→ **Stored data**
*****

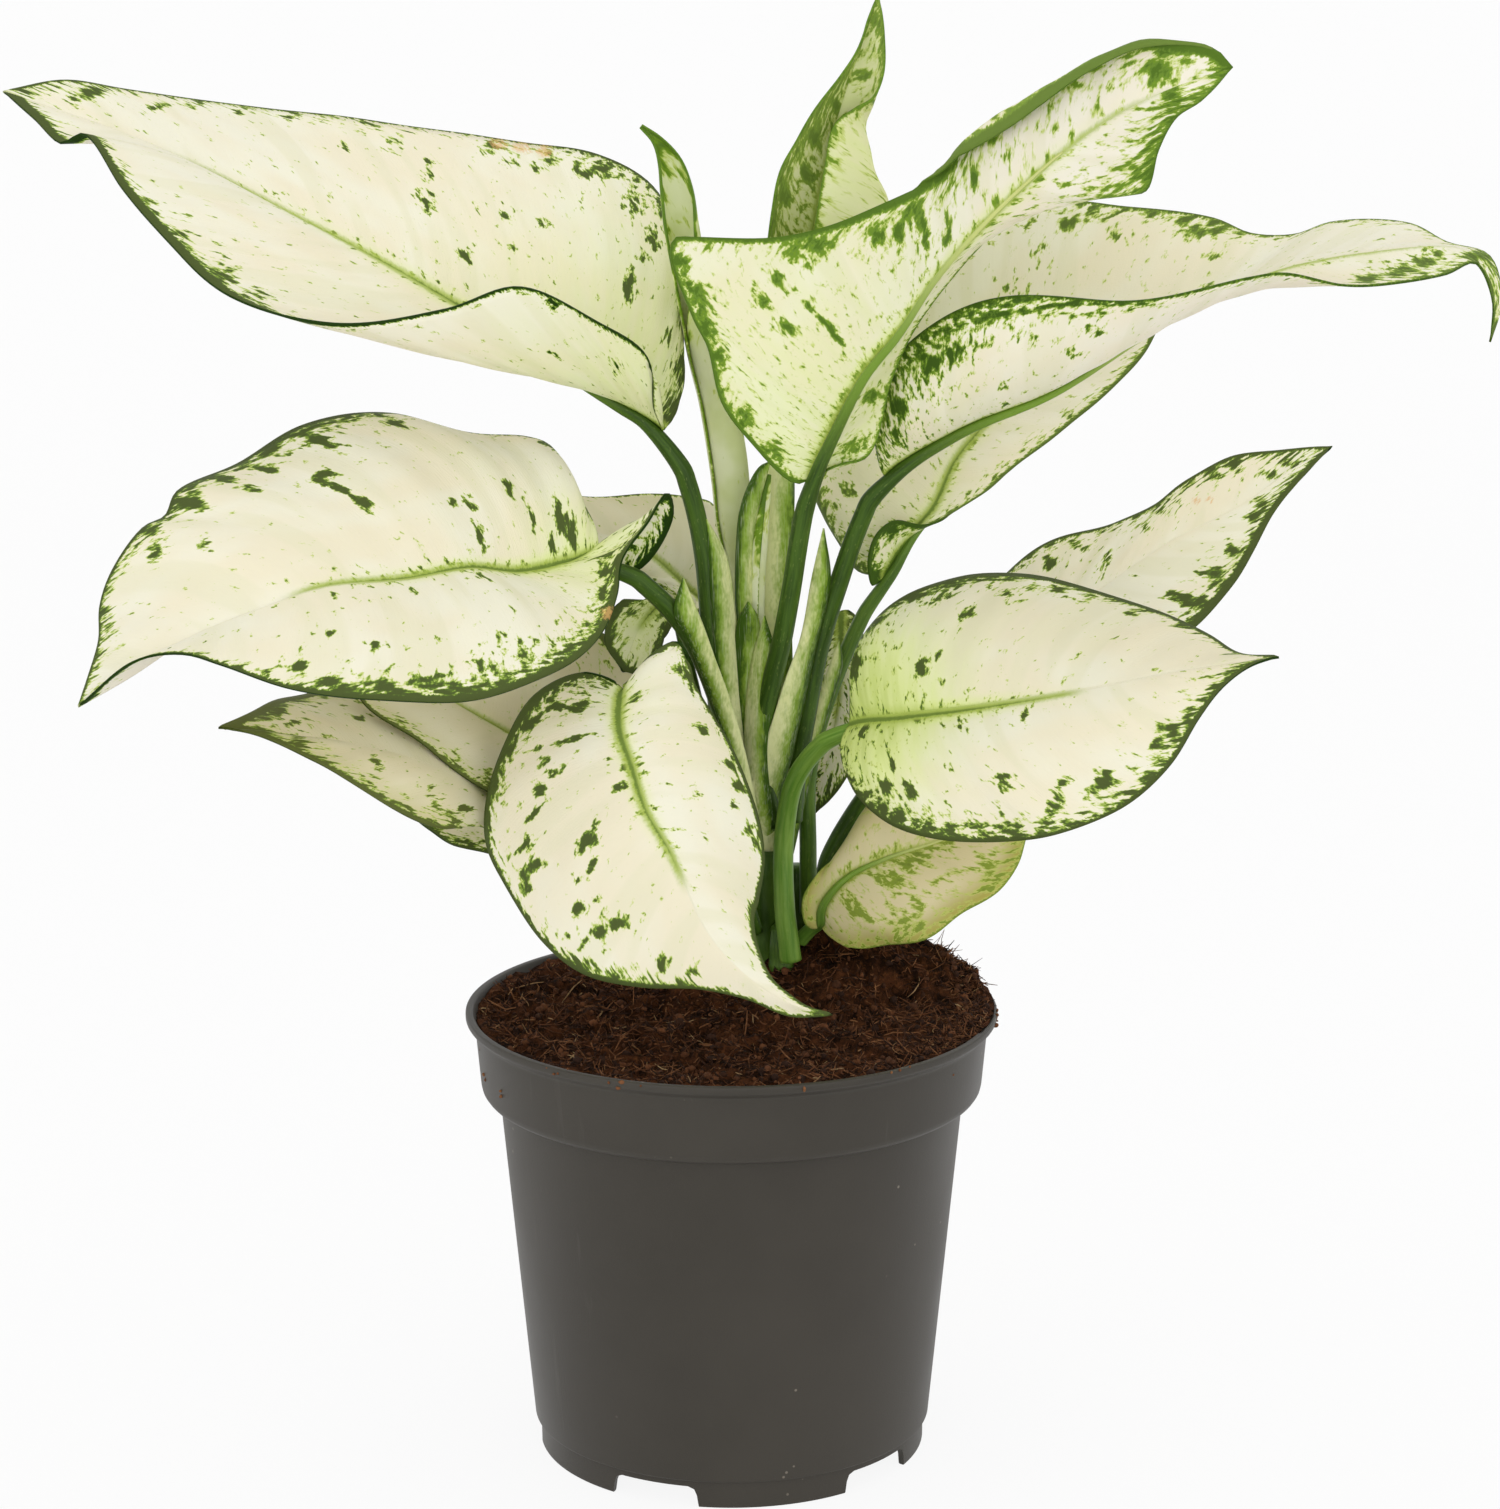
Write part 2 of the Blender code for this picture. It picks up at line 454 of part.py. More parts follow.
def pot_profile():
    """Half section of the pot, down the outer side and back up inside."""
    corner = [(COLLAR_RADIUS - COLLAR_CORNER * (1 - cos(a)), COLLAR_BOTTOM + COLLAR_CORNER * (1 - sin(a)))
              for a in np.linspace(0, pi / 2, 4)]
    outside = [(RIM_RADIUS, POT_HEIGHT), (RIM_RADIUS, POT_HEIGHT - RIM_DEPTH),
               (COLLAR_TOP_RADIUS, POT_HEIGHT - 2 * RIM_DEPTH)]
    outside += corner
    outside += [(WALL_TOP_RADIUS, COLLAR_BOTTOM), (WALL_FOOT_RADIUS + .4, FOOT_HEIGHT),
                (FOOT_RADIUS, FOOT_HEIGHT - .4), (FOOT_RADIUS, 0)]
    inside = [(FOOT_RADIUS - 1.5, 0), (FOOT_RADIUS - 1.5, FLOOR_UNDERSIDE), (0, FLOOR_UNDERSIDE),
              (0, FLOOR_TOP)]
    inside += [(inner_wall_radius(z), z) for z in (FLOOR_TOP, COLLAR_BOTTOM - WALL, COLLAR_BOTTOM + WALL,
                                                   POT_HEIGHT - 2 * RIM_DEPTH, POT_HEIGHT)]
    return outside + inside


def turned(profile, name, segments):
    """A closed solid of revolution from a closed half section whose ends on the axis are open."""
    start = profile.index((0, FLOOR_UNDERSIDE)) + 1
    open_profile = profile[start:] + profile[:start]
    vertices = [(radius, 0, z) for radius, z in open_profile]
    edges = [(i, i + 1) for i in range(len(vertices) - 1)]
    data = bpy.data.meshes.new(name)
    data.from_pydata([Vector(v) * MM for v in vertices], edges, [])
    return data


def build_pot(parts, helpers):
    pot = add_object("pot", turned(pot_profile(), "pot", POT_SEGMENTS), parts, "pot")
    screw = pot.modifiers.new("turn", "SCREW")
    screw.steps = screw.render_steps = POT_SEGMENTS
    screw.use_merge_vertices = True
    screw.merge_threshold = 1e-5
    screw.use_normal_calculate = True
    for index in range(NOTCH_COUNT):
        angle = radians(FIRST_NOTCH + index * 360 / NOTCH_COUNT)
        bpy.ops.mesh.primitive_cube_add(size=1)
        block = bpy.context.object
        block.name = f"notch_cutter_{index + 1}"
        block.scale = (12 * MM, NOTCH_WIDTH * MM, 2 * NOTCH_HEIGHT * MM)
        block.rotation_euler = (0, 0, angle)
        block.location = (FOOT_RADIUS * MM * cos(angle), FOOT_RADIUS * MM * sin(angle), 0)
        move_to(block, helpers)
        cut(pot, helper(block))
    for index in range(DRAIN_COUNT):
        angle = 2 * pi * index / DRAIN_COUNT
        bpy.ops.mesh.primitive_cylinder_add(vertices=16, radius=DRAIN_RADIUS * MM, depth=10 * MM)
        drill = bpy.context.object
        drill.name = f"drain_cutter_{index + 1}"
        drill.location = (DRAIN_CIRCLE * MM * cos(angle), DRAIN_CIRCLE * MM * sin(angle), FLOOR_TOP * MM)
        move_to(drill, helpers)
        cut(pot, helper(drill))
    return pot


def move_to(item, collection):
    for owner in list(item.users_collection):
        owner.objects.unlink(item)
    collection.objects.link(item)


def soil_height(x, y):
    height = SOIL_LEVEL
    for (mound_x, mound_y), spread, rise in MOUNDS:
        height += rise * np.exp(-((x - mound_x) ** 2 + (y - mound_y) ** 2) / spread ** 2)
    return height


def build_soil(parts, helpers):
    """Soil filling the pot up to its heaped top, with a socket for each cane."""
    shape = bmesh.new()
    rings = []
    side_heights = (FLOOR_TOP + CLEARANCE, COLLAR_BOTTOM - WALL, COLLAR_BOTTOM + WALL, SOIL_EDGE_HEIGHT)
    angles = np.arange(SOIL_SEGMENTS) * 2 * pi / SOIL_SEGMENTS
    for height in side_heights:
        radius = inner_wall_radius(height) - SOIL_GAP
        rings.append([shape.verts.new((radius * MM * cos(a), radius * MM * sin(a), height * MM))
                      for a in angles])
    edge_radius = inner_wall_radius(SOIL_EDGE_HEIGHT) - SOIL_GAP
    for ring in range(1, SOIL_RINGS):
        radius = edge_radius * (1 - ring / SOIL_RINGS)
        rings.append([shape.verts.new((radius * MM * cos(a), radius * MM * sin(a),
                                       soil_height(radius * cos(a), radius * sin(a)) * MM))
                      for a in angles])
    for lower, upper in zip(rings, rings[1:]):
        for k in range(SOIL_SEGMENTS):
            following = (k + 1) % SOIL_SEGMENTS
            shape.faces.new((lower[k], lower[following], upper[following], upper[k]))
    shape.faces.new(list(reversed(rings[0])))
    centre = shape.verts.new((0, 0, soil_height(0, 0) * MM))
    for k in range(SOIL_SEGMENTS):
        shape.faces.new((rings[-1][k], rings[-1][(k + 1) % SOIL_SEGMENTS], centre))
    data = bpy.data.meshes.new("potting_soil")
    bmesh.ops.recalc_face_normals(shape, faces=shape.faces)
    shape.to_mesh(data)
    shape.free()
    soil = add_object("potting_soil", data, parts, "soil")
    for name, cane in CANES.items():
        bpy.ops.mesh.primitive_cylinder_add(vertices=CANE_SIDES, radius=(cane["radius"] + CLEARANCE) * MM,
                                            depth=2 * CANE_SIDES * 4 * MM)
        socket = bpy.context.object
        socket.name = name + "_socket_cutter"
        depth = socket.dimensions.z
        socket.location = (cane["axis"][0] * MM, cane["axis"][1] * MM,
                           (cane["foot"] - CLEARANCE) * MM + depth / 2)
        move_to(socket, helpers)
        cut(soil, helper(socket))
    return soil


# ---------------------------------------------------------------- canes and leaves

def build_cane(name, cane, parts):
    """A short stem, tapered above its shoulder."""
    heights = [cane["foot"], cane["shoulder"], cane["top"] - 1, cane["top"]]
    radii = [cane["radius"], cane["radius"], cane["tip_radius"] + .1, cane["tip_radius"] - .6]
    data = bpy.data.meshes.new(name)
    profile = [(0, heights[-1])] + list(zip(radii, heights))[::-1] + [(0, heights[0])]
    data.from_pydata([(radius * MM, 0, (z - cane["foot"]) * MM) for radius, z in profile],
                     [(i, i + 1) for i in range(len(profile) - 1)], [])
    location = Vector((*cane["axis"], cane["foot"])) * MM
    stem = add_object(name, data, parts, "cane", location)
    screw = stem.modifiers.new("turn", "SCREW")
    screw.steps = screw.render_steps = CANE_SIDES
    screw.use_merge_vertices = True
    screw.merge_threshold = 1e-5
    return stem


def blade_surface(shape, name):
    """The blade as an open sheet: rows along the side veins, closed to a point at base and tip."""
    steps = np.linspace(0, 1, BLADE_ROWS + 2)[1:-1]
    reaches = np.linspace(0, 1, HALF_COLUMNS + 1)
    vertices = [shape.rib[0]]
    for step in steps:
        left = shape.row(step, -1, reaches[:0:-1])
        right = shape.row(step, 1, reaches)
        vertices.extend([*left, *right])
    vertices.append(shape.rib[-1])
    across = 2 * HALF_COLUMNS + 1
    faces = []
    for column in range(across - 1):
        faces.append((0, 1 + column + 1, 1 + column))
        for row in range(BLADE_ROWS - 1):
            corner = 1 + row * across + column
            faces.append((corner, corner + 1, corner + across + 1, corner + across))
        last = 1 + (BLADE_ROWS - 1) * across + column
        faces.append((last, last + 1, len(vertices) - 1))
    return mesh_from(vertices, faces, name)


def build_leaf(name, spec, parts, helpers):
    """One grown leaf: the blade as a thin shell, joined to its stalk, which runs on under the midrib."""
    foot_radius, base_radius = STALK_RADII.get(name, USUAL_STALK_RADII)
    shape = LeafShape(dict(spec, foot_radius=foot_radius))
    leaf = add_object(name, blade_surface(shape, name), parts, "leaf")
    shell = leaf.modifiers.new("thickness", "SOLIDIFY")
    shell.thickness = BLADE_THICKNESS * MM
    shell.offset = 0
    shares = np.linspace(.02, KEEL_REACH, 5)
    keel = [read(shape.rib, share) - rib_upward(shape, share) * base_radius * .6 for share in shares]
    path = smooth_path(np.vstack([shape.stalk[:-40:60], keel]), STALK_POINTS)
    radii = np.interp(np.linspace(0, 1, STALK_POINTS), [0, .8, 1], [foot_radius, base_radius, .9])
    stalk = add_object(name + "_stalk", tube_mesh(path, radii, STALK_RESOLUTION, name + "_stalk"), helpers)
    cut(leaf, helper(stalk), "UNION")
    return leaf


def build_furled(name, spec, parts):
    track = smooth_path([(*seat(spec), spec["foot_radius"])] + spec["path"], FURLED_POINTS)
    return add_object(name, tube_mesh(track[:, :3], track[:, 3], 1, name), parts, "furled")


def main():
    parts, helpers = clear_scene()
    build_pot(parts, helpers)
    build_soil(parts, helpers)
    for name, cane in CANES.items():
        build_cane(name, cane, parts)
    for name, spec in LEAVES.items():
        build_leaf(name, spec, parts, helpers)
    for name, spec in FURLED.items():
        build_furled(name, spec, parts)


main()
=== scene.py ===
"""Looks of the potted chinese evergreen: variegated leaves, stalks, fibrous soil and nursery pot.

Lengths in the tables are millimetres and angles are degrees. The pot's base is at the origin, +Z is
up and the plant's front looks along -Y.
"""

from math import cos, pi, radians, sin

import bmesh
import bpy
import numpy as np
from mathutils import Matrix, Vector


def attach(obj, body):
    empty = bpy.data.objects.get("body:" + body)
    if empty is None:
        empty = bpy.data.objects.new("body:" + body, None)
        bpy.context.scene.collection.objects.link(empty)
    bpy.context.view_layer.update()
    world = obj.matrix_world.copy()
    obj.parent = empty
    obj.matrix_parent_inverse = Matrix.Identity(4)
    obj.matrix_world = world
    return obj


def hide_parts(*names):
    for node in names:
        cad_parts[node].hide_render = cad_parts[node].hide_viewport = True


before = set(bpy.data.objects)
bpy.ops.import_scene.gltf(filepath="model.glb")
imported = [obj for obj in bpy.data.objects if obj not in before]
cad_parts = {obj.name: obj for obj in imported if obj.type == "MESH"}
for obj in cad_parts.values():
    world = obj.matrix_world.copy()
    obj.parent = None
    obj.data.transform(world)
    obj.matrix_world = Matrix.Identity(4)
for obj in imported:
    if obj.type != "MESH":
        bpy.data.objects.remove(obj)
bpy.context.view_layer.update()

MM = 0.001
CLEARANCE = 0.3

# Canes: place of the axis, heights of the foot, of the shoulder where the taper starts and of the top,
# and the radius below the shoulder and at the top
CANES = {
    "main_cane": dict(axis=(7.5, 18.0), foot=72, shoulder=130, top=150, radius=5.3, tip_radius=2.6),
    "front_shoot": dict(axis=(11.5, 10.0), foot=78, shoulder=114, top=119, radius=2.9, tip_radius=2.4),
    "right_shoot": dict(axis=(15.0, 29.0), foot=74, shoulder=122, top=128, radius=4.0, tip_radius=2.6),
    "left_shoot": dict(axis=(-4.5, 32.0), foot=74, shoulder=122, top=128, radius=4.0, tip_radius=2.6),
}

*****

Only the lines running from the line with "[foot_radius, base_radius, .9])" through the line with "in imported if" should be repeated, exactly and with both ends kept.

→ **Solution to this exercise**
    radii = np.interp(np.linspace(0, 1, STALK_POINTS), [0, .8, 1], [foot_radius, base_radius, .9])
    stalk = add_object(name + "_stalk", tube_mesh(path, radii, STALK_RESOLUTION, name + "_stalk"), helpers)
    cut(leaf, helper(stalk), "UNION")
    return leaf


def build_furled(name, spec, parts):
    track = smooth_path([(*seat(spec), spec["foot_radius"])] + spec["path"], FURLED_POINTS)
    return add_object(name, tube_mesh(track[:, :3], track[:, 3], 1, name), parts, "furled")


def main():
    parts, helpers = clear_scene()
    build_pot(parts, helpers)
    build_soil(parts, helpers)
    for name, cane in CANES.items():
        build_cane(name, cane, parts)
    for name, spec in LEAVES.items():
        build_leaf(name, spec, parts, helpers)
    for name, spec in FURLED.items():
        build_furled(name, spec, parts)


main()
=== scene.py ===
"""Looks of the potted chinese evergreen: variegated leaves, stalks, fibrous soil and nursery pot.

Lengths in the tables are millimetres and angles are degrees. The pot's base is at the origin, +Z is
up and the plant's front looks along -Y.
"""

from math import cos, pi, radians, sin

import bmesh
import bpy
import numpy as np
from mathutils import Matrix, Vector


def attach(obj, body):
    empty = bpy.data.objects.get("body:" + body)
    if empty is None:
        empty = bpy.data.objects.new("body:" + body, None)
        bpy.context.scene.collection.objects.link(empty)
    bpy.context.view_layer.update()
    world = obj.matrix_world.copy()
    obj.parent = empty
    obj.matrix_parent_inverse = Matrix.Identity(4)
    obj.matrix_world = world
    return obj


def hide_parts(*names):
    for node in names:
        cad_parts[node].hide_render = cad_parts[node].hide_viewport = True


before = set(bpy.data.objects)
bpy.ops.import_scene.gltf(filepath="model.glb")
imported = [obj for obj in bpy.data.objects if obj not in before]
cad_parts = {obj.name: obj for obj in imported if obj.type == "MESH"}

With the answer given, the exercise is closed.